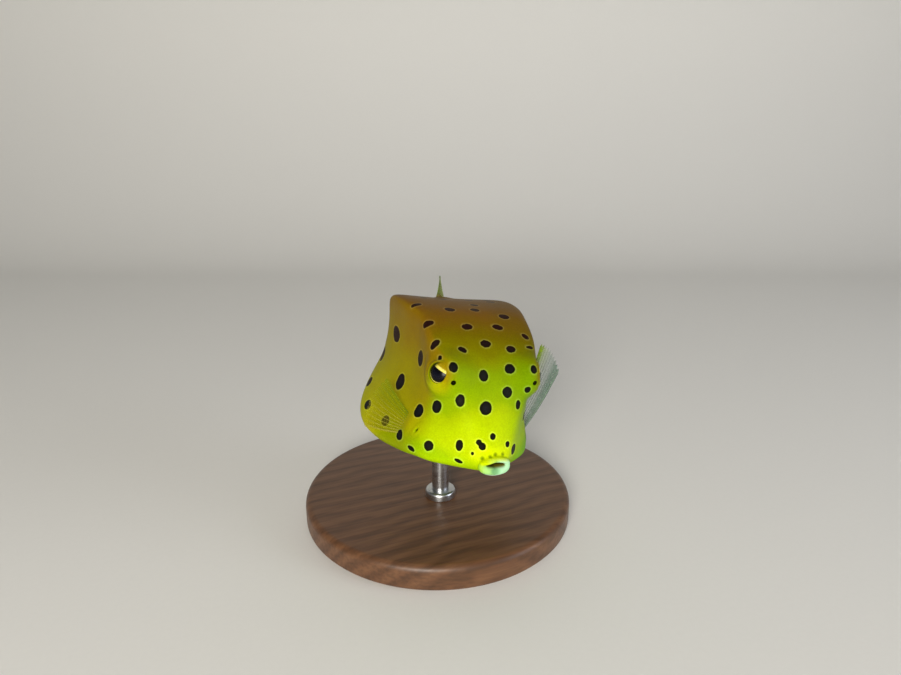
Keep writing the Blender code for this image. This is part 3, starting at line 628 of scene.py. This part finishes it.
def skinMaterial():
    # Live boxfish skin: a thin wet hide over fused bony plates. Deep colour, soft satin gloss.
    material, add, read = newMaterial("wetBoxfishHide", (
        "spotEdge flankShare mintShare lipTone lipDot mouthInside mouthDeep pitShade orbitShare orbitLow "
        "fishPlace limeCast"))
    place = read["fishPlace"]
    wobble, cloud, grain = (add("TexNoise", {"Vector": place, "Scale": scale, "Detail": detail})
                            for scale, detail in ((0.9, 3.0), (0.16, 4.0), (3.2, 4.0)))
    # Plates of the shell are about 2.4 mm across on a fish this size and barely show.
    plates = add("TexVoronoi", {"Vector": place, "Scale": 0.42, "Randomness": 0.55},
                 feature="DISTANCE_TO_EDGE")
    # Lemon at the snout, lime on the face, mustard on the flank, tan on the back: the fish's own colours,
    # darkened towards the back and up the flanks by painted shade.
    parts = add("SeparateXYZ", {"Vector": place}).outputs
    level = add("Math", {0: cloud, 1: ground["cloudLift"], 2: parts["Z"]}, operation="MULTIPLY_ADD")
    back = add("Math", {0: parts["Y"], 1: level}, operation="ADD")
    tones = []
    for where, ((low, high), codes) in ((back, ground["face"]), (level, ground["flank"])):
        share = add("MapRange", {"Value": where, "From Min": 4.0 + low, "From Max": 4.0 + high})
        stops = [((at - low) / (high - low), code) for at, code in codes]
        tones.append(add("ValToRGB", {"Fac": share}, stops))
    base = add("Mix", {"Factor": read["flankShare"], "A": tones[0], "B": tones[1]}, data_type="RGBA")
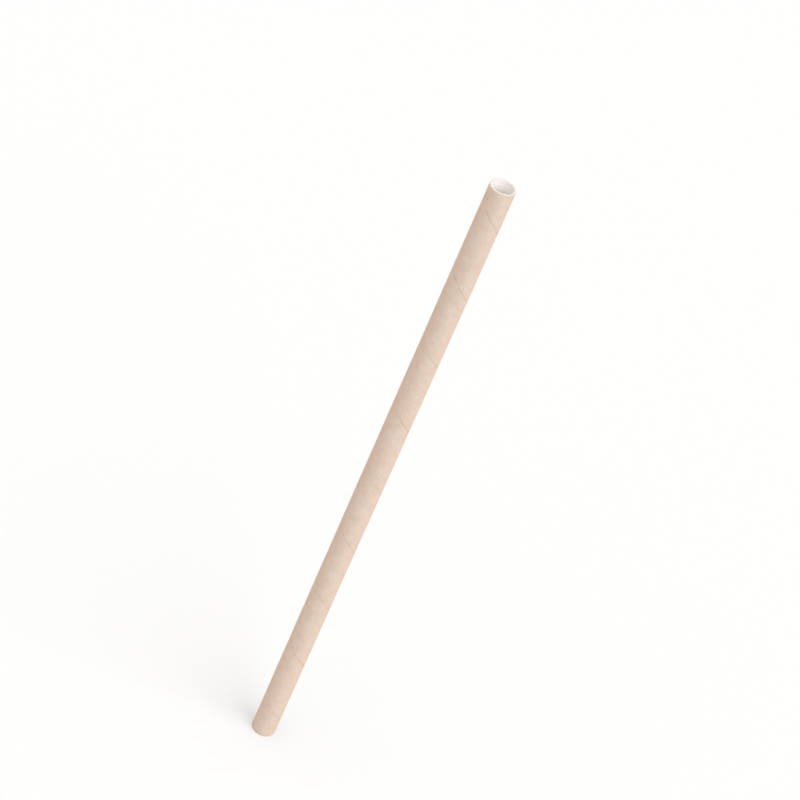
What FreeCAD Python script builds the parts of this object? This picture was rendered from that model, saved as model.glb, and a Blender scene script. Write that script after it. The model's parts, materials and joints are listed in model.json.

Work required:
Repeat all of the entries exactly.

Answer for this exercise:
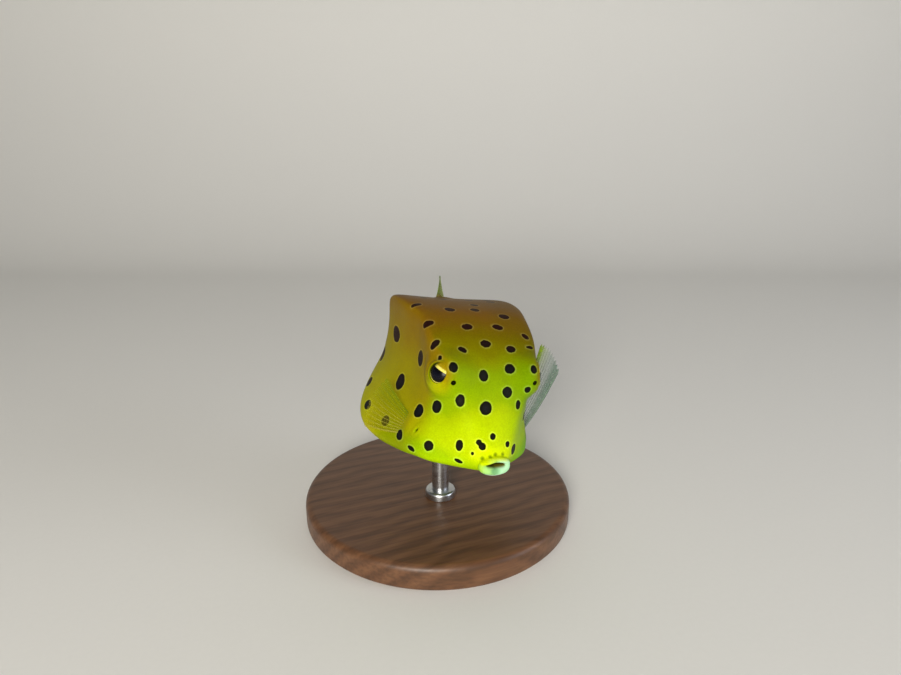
Keep writing the Blender code for this image. This is part 3, starting at line 628 of scene.py. This part finishes it.
def skinMaterial():
    # Live boxfish skin: a thin wet hide over fused bony plates. Deep colour, soft satin gloss.
    material, add, read = newMaterial("wetBoxfishHide", (
        "spotEdge flankShare mintShare lipTone lipDot mouthInside mouthDeep pitShade orbitShare orbitLow "
        "fishPlace limeCast"))
    place = read["fishPlace"]
    wobble, cloud, grain = (add("TexNoise", {"Vector": place, "Scale": scale, "Detail": detail})
                            for scale, detail in ((0.9, 3.0), (0.16, 4.0), (3.2, 4.0)))
    # Plates of the shell are about 2.4 mm across on a fish this size and barely show.
    plates = add("TexVoronoi", {"Vector": place, "Scale": 0.42, "Randomness": 0.55},
                 feature="DISTANCE_TO_EDGE")
    # Lemon at the snout, lime on the face, mustard on the flank, tan on the back: the fish's own colours,
    # darkened towards the back and up the flanks by painted shade.
    parts = add("SeparateXYZ", {"Vector": place}).outputs
    level = add("Math", {0: cloud, 1: ground["cloudLift"], 2: parts["Z"]}, operation="MULTIPLY_ADD")
    back = add("Math", {0: parts["Y"], 1: level}, operation="ADD")
    tones = []
    for where, ((low, high), codes) in ((back, ground["face"]), (level, ground["flank"])):
        share = add("MapRange", {"Value": where, "From Min": 4.0 + low, "From Max": 4.0 + high})
        stops = [((at - low) / (high - low), code) for at, code in codes]
        tones.append(add("ValToRGB", {"Fac": share}, stops))
    base = add("Mix", {"Factor": read["flankShare"], "A": tones[0], "B": tones[1]}, data_type="RGBA")
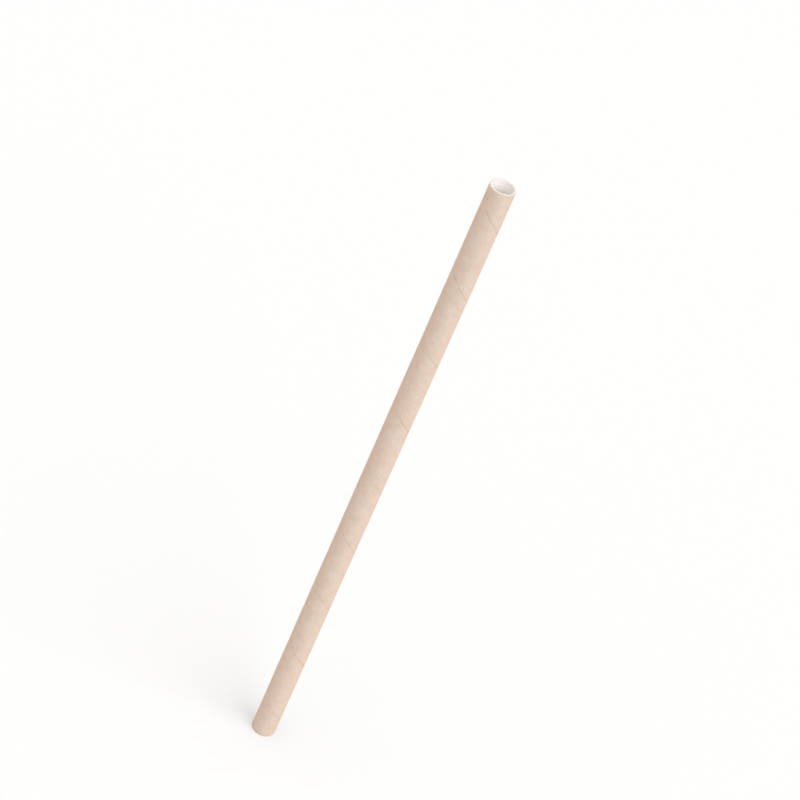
What FreeCAD Python script builds the parts of this object? This picture was rendered from that model, saved as model.glb, and a Blender scene script. Write that script after it. The model's parts, materials and joints are listed in model.json.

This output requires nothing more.